No lender is going to slash all its new mortgage rates willy-nilly and identify itself as a best buy because it would be hit with a demand for remortgage business that it couldn't possibly meet by raising cash on the money markets.
Some will cut their standard variable rates by a big amount – between 1 and 1.5 per cent. But so few customers these days are on SVR that cuts won't make all that much of a difference. The real winners will be existing tracker rate mortgage holders – roughly 30 per cent of the market – who will see their repayments slashed. But fixed rate customers – around 58 per cent of the market – will see little or no benefit, but that's what they signed up for.

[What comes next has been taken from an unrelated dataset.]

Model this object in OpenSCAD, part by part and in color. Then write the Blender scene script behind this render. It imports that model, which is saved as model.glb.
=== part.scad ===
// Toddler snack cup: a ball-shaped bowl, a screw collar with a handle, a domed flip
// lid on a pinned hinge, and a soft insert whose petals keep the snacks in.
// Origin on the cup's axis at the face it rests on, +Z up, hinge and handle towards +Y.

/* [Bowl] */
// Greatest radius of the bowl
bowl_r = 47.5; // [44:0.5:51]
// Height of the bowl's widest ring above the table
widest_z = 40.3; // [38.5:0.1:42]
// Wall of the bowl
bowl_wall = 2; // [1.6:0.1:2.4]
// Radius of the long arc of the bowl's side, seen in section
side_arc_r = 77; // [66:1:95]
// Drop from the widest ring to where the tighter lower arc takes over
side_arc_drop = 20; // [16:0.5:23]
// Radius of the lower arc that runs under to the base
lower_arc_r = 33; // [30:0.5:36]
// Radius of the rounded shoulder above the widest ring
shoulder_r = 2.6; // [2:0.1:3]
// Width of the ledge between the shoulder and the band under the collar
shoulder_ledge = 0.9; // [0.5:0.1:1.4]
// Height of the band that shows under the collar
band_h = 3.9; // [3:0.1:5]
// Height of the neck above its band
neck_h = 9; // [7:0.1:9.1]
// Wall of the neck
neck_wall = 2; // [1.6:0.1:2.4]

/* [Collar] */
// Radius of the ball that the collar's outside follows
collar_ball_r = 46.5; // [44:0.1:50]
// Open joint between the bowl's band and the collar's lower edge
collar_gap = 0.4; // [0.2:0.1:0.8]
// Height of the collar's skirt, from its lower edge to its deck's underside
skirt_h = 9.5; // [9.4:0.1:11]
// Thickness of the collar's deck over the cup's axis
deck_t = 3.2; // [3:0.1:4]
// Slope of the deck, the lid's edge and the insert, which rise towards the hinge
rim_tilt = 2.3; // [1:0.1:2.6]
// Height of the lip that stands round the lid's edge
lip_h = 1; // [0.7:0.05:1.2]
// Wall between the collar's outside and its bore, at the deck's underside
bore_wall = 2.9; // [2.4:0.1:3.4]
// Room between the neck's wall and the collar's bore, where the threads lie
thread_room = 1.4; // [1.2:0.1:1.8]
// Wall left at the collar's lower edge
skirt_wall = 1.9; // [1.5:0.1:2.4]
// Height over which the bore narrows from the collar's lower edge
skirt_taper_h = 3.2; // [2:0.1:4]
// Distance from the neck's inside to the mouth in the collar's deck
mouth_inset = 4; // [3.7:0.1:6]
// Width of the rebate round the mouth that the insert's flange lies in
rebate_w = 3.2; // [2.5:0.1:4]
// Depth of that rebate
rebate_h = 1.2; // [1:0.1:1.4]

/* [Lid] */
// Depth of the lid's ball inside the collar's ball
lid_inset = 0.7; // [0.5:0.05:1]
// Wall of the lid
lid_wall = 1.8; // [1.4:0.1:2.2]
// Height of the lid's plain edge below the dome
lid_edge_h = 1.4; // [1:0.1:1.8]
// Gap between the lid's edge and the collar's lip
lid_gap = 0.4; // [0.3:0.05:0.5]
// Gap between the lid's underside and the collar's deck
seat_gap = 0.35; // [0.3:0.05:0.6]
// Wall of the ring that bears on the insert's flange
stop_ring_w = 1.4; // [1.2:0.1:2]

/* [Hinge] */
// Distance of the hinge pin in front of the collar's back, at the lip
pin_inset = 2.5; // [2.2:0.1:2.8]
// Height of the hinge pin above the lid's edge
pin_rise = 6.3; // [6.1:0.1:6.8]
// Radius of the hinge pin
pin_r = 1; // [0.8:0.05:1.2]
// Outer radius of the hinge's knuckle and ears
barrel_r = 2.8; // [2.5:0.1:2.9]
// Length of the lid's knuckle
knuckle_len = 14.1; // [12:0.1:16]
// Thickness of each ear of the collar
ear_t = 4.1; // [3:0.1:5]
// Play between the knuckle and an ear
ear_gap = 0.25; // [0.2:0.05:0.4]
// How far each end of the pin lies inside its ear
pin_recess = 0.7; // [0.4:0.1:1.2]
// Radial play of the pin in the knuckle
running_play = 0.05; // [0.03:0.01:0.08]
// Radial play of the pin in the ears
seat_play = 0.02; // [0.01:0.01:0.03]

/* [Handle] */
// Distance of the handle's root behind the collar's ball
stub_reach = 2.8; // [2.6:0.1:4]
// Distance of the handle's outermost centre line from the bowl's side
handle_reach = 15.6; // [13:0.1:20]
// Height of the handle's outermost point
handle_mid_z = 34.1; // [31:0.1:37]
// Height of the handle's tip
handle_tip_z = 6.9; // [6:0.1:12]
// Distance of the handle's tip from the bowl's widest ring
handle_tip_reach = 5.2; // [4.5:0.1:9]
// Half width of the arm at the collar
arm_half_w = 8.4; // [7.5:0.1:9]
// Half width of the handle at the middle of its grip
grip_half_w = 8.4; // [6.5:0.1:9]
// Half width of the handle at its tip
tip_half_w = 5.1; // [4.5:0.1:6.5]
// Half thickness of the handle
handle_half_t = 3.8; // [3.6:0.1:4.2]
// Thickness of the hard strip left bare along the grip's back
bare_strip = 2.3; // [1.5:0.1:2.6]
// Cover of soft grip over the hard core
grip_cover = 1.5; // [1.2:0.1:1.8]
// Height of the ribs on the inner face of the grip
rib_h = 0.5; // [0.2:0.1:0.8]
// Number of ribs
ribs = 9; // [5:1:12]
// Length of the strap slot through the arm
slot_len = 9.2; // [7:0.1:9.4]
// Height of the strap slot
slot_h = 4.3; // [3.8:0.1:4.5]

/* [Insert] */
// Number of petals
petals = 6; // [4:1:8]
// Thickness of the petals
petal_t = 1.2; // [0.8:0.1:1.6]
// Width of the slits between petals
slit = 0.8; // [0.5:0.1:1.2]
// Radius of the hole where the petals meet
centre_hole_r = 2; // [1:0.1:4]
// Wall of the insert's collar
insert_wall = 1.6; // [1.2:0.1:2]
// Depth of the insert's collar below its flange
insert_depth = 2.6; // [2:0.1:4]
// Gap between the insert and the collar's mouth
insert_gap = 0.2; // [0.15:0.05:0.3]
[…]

The upshot is that, regardless of the furious headlines and the bandwagon jumping politicians, most of us will have to wait for our rate cut jam and although banks – through their lax lending – are in large part responsible for this grim new world we live in, this isn't a case of collective maliciousness on their part.
Saving pensions
The introduction of personal accounts from 2012 looks increasingly as if it may be botched. At present, the Government is reviewing how personal accounts – which will see millions of workers auto-enrolled into a pension scheme – should work and crucially, we hope, how it interacts with the state benefits currently available.
I have always been in favour of personal accounts. Put simply, we must get people saving more and paying for their own retirement. But I have put a big caveat on my support for these accounts, and that: means-tested state benefits need to be reformed at the same time. The danger we face is that millions will save in the accounts only to get to retirement and find that their savings bar them from state benefits, especially pension credit. It's simply not fair that workers make sacrifices and do the right thing and end up with the same amount of money as someone who has saved nothing. It has the potential to be the mis-selling scandal to end all mis-selling scandals. The only way to avoid this is to reduce the benefits paid by the state – which at present are designed to grow markedly over the next few decades.

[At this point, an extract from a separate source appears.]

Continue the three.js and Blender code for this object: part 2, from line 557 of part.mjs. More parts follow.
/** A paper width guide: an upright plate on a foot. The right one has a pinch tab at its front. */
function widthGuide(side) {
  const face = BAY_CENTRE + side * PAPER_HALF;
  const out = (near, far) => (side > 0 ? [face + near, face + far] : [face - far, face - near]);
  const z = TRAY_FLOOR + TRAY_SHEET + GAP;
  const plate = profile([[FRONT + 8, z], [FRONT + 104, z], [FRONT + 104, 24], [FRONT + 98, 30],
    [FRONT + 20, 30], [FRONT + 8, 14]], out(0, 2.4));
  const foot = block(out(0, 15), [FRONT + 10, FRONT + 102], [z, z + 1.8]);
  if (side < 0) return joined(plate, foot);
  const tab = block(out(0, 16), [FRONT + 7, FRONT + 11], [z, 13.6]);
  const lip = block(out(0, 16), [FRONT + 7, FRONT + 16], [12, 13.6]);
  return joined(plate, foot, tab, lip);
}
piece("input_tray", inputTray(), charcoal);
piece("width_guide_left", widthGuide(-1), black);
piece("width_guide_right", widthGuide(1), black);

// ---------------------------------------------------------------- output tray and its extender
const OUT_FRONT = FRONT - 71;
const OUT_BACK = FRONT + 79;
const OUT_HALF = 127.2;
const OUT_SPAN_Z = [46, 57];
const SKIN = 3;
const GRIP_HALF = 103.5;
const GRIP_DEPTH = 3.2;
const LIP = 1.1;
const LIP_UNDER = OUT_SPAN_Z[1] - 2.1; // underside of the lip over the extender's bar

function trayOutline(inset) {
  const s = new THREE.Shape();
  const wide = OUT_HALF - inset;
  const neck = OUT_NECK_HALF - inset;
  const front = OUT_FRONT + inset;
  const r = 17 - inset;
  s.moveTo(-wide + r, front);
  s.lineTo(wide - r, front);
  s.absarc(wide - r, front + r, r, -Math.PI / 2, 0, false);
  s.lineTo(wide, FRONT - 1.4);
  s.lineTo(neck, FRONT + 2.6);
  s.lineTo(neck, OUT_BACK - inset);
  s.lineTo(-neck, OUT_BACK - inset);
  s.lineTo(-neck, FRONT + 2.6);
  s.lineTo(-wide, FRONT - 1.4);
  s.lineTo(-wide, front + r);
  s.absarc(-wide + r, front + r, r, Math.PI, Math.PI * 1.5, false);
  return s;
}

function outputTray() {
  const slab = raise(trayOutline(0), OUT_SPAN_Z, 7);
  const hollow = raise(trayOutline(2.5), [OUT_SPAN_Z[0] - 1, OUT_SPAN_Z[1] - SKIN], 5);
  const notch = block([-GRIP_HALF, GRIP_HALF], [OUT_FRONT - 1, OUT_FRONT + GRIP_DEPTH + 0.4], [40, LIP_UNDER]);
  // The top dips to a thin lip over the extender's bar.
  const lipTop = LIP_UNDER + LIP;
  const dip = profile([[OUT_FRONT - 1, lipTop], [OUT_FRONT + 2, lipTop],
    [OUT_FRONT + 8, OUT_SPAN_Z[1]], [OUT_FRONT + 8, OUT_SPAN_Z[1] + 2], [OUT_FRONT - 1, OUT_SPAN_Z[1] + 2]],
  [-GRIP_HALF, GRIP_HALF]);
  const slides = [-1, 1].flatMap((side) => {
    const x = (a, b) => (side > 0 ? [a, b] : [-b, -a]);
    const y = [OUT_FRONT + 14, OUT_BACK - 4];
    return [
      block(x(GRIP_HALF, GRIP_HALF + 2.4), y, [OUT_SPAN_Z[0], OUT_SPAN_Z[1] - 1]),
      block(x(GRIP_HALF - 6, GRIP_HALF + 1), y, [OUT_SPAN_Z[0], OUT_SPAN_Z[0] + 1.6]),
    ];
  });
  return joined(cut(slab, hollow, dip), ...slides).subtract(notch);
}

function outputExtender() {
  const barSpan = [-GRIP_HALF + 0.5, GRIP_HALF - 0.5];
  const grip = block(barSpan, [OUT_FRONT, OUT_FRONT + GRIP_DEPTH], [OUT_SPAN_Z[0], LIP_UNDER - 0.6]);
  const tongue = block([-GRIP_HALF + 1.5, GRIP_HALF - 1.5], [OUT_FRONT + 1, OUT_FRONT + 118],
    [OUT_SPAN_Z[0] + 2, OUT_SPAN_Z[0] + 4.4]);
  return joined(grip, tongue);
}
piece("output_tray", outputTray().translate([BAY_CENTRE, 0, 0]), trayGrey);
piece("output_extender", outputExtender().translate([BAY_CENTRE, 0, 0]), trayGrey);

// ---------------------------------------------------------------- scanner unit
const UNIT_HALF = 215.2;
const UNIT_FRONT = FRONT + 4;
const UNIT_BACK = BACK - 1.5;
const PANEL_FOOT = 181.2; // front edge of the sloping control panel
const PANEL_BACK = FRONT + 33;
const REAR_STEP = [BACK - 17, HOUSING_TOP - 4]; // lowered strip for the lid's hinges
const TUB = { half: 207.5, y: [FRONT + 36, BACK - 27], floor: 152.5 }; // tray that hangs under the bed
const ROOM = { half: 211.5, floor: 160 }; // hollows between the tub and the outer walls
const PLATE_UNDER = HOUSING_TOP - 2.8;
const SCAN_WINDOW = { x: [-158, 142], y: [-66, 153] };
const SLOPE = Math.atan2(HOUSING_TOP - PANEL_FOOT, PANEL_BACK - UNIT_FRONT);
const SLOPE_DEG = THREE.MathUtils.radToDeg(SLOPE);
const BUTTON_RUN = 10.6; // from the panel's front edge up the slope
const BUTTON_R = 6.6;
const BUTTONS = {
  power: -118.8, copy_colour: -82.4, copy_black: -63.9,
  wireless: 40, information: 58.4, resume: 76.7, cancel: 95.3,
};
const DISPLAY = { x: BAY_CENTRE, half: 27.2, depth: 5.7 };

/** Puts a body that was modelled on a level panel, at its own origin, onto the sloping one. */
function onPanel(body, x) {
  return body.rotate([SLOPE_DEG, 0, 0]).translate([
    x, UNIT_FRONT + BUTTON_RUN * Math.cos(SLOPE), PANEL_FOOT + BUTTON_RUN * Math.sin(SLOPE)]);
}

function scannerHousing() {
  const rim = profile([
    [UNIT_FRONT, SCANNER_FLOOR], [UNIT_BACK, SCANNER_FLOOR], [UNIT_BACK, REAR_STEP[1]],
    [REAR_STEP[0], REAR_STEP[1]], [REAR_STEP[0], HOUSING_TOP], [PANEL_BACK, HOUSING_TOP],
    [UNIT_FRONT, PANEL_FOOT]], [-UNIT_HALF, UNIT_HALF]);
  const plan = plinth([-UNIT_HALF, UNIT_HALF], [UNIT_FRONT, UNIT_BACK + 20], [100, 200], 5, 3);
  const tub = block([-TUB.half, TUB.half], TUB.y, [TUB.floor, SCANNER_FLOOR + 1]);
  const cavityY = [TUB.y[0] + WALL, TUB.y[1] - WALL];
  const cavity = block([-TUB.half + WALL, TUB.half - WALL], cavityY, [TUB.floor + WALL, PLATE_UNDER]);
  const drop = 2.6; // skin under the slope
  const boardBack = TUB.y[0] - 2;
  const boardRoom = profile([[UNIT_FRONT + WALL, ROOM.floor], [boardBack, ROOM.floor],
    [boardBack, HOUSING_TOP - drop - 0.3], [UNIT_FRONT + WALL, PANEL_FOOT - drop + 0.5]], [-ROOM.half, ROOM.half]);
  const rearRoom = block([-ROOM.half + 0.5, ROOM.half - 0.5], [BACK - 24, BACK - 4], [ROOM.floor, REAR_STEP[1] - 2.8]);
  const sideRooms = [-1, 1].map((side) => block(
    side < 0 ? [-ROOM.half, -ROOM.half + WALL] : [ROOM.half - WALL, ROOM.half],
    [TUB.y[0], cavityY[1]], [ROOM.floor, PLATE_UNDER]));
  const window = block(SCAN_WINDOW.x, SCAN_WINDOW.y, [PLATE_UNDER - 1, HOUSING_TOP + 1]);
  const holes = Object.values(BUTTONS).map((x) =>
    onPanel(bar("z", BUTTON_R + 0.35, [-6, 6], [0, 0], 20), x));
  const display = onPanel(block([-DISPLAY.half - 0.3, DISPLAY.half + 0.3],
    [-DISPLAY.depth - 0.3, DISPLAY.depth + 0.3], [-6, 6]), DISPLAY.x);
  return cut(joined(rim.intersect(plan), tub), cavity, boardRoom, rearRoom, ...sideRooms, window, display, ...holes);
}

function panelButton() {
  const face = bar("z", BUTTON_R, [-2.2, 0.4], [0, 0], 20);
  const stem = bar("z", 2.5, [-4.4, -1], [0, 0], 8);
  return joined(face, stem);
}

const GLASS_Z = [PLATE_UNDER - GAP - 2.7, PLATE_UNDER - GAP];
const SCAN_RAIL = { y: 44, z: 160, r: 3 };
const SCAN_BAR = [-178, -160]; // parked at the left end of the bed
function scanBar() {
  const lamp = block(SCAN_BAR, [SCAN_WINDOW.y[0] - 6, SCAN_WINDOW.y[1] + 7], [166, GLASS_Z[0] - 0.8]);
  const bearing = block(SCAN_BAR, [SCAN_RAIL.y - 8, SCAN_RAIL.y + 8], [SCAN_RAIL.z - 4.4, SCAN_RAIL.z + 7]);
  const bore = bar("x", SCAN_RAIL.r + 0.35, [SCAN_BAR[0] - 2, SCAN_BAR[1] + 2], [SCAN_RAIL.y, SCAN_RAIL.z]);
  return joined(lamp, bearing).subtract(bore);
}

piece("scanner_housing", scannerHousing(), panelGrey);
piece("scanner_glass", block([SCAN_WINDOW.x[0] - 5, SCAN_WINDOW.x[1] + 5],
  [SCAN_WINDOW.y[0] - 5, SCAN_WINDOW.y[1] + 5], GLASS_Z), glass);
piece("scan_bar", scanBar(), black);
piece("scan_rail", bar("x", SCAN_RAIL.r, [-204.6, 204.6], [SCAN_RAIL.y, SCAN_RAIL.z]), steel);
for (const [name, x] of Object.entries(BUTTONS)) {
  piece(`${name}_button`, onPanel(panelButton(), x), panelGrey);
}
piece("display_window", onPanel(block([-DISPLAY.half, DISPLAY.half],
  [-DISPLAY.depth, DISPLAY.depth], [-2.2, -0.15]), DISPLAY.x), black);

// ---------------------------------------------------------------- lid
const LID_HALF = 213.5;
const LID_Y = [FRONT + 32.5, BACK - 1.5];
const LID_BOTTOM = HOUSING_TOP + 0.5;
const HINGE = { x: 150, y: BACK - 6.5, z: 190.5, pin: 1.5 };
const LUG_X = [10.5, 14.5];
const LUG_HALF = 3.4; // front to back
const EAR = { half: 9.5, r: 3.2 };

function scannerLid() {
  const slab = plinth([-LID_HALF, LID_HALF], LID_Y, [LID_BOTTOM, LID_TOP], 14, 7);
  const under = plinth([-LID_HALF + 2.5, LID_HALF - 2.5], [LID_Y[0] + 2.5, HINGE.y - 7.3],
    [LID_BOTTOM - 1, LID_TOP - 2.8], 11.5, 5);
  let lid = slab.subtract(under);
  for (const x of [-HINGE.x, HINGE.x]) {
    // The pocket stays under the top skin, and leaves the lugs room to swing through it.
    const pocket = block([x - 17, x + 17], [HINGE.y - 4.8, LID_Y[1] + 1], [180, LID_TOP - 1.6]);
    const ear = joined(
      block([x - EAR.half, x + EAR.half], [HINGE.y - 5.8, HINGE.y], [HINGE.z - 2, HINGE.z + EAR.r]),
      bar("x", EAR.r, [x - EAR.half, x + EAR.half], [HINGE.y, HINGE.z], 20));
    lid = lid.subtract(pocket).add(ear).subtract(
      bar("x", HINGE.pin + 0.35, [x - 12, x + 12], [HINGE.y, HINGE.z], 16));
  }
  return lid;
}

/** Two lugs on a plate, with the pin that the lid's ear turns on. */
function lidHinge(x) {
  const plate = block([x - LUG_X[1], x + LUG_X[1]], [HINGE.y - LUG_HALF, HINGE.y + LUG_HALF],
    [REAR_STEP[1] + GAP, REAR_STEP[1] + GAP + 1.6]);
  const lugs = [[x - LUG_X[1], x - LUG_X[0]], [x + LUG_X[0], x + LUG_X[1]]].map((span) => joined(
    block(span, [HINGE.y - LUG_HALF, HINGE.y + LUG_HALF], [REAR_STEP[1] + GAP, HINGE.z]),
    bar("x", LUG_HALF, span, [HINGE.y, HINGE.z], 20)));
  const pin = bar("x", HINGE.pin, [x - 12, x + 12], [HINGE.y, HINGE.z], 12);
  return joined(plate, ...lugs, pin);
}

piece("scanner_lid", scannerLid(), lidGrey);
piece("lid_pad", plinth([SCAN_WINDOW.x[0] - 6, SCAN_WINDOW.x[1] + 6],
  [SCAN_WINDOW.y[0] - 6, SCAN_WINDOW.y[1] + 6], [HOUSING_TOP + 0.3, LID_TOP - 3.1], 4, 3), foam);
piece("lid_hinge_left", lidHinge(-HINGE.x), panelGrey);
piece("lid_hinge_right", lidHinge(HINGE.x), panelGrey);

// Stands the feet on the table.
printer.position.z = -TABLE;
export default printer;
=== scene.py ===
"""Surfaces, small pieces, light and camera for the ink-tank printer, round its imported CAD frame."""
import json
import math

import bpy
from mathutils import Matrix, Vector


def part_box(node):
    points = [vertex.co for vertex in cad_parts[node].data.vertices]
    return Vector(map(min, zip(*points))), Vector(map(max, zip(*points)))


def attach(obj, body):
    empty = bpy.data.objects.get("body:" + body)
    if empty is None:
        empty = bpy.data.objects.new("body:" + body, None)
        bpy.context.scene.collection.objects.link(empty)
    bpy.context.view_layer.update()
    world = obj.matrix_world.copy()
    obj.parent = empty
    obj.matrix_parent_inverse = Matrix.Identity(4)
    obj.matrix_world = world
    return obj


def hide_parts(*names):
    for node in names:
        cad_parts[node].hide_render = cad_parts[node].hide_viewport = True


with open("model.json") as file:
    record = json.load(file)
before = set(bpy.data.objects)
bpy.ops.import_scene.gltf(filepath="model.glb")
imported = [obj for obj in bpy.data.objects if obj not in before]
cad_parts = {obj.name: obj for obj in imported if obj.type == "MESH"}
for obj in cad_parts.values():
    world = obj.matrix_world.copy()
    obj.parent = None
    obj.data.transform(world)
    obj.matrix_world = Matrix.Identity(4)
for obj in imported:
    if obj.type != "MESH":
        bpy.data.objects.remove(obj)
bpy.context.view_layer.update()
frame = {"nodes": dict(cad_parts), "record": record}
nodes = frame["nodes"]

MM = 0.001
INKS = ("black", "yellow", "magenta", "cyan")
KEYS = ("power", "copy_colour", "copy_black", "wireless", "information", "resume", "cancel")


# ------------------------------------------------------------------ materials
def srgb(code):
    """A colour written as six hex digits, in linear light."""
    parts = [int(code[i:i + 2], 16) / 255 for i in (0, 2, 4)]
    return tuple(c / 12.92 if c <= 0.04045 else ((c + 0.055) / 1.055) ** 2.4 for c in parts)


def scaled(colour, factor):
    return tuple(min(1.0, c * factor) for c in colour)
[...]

Following the Pensions Commission report compiled by Lord Turner and the subsequent Pensions Act there were some fine words spoken by politicians of every hue that they recognised that the long-term health of the retirement savings system was crucial to the country and that short-term political considerations would not distract them from doing what was right.
Now politicians think they have bigger fish to fry, and their pledge to do what is right come what may is being forgotten. Sad to say, from the soundings I am getting, we could be returning to the same old short-term approach to pensions, a subject on which we need to take a generational view. It looks as if ministers may back away from reform of the means-tested benefits needed to make personal accounts credible. The emerging attitude is: let's get the accounts up and running and look after the means-tested benefits mess later. However, if they do that, they will find that a lot of the support for personal accounts will disappear overnight.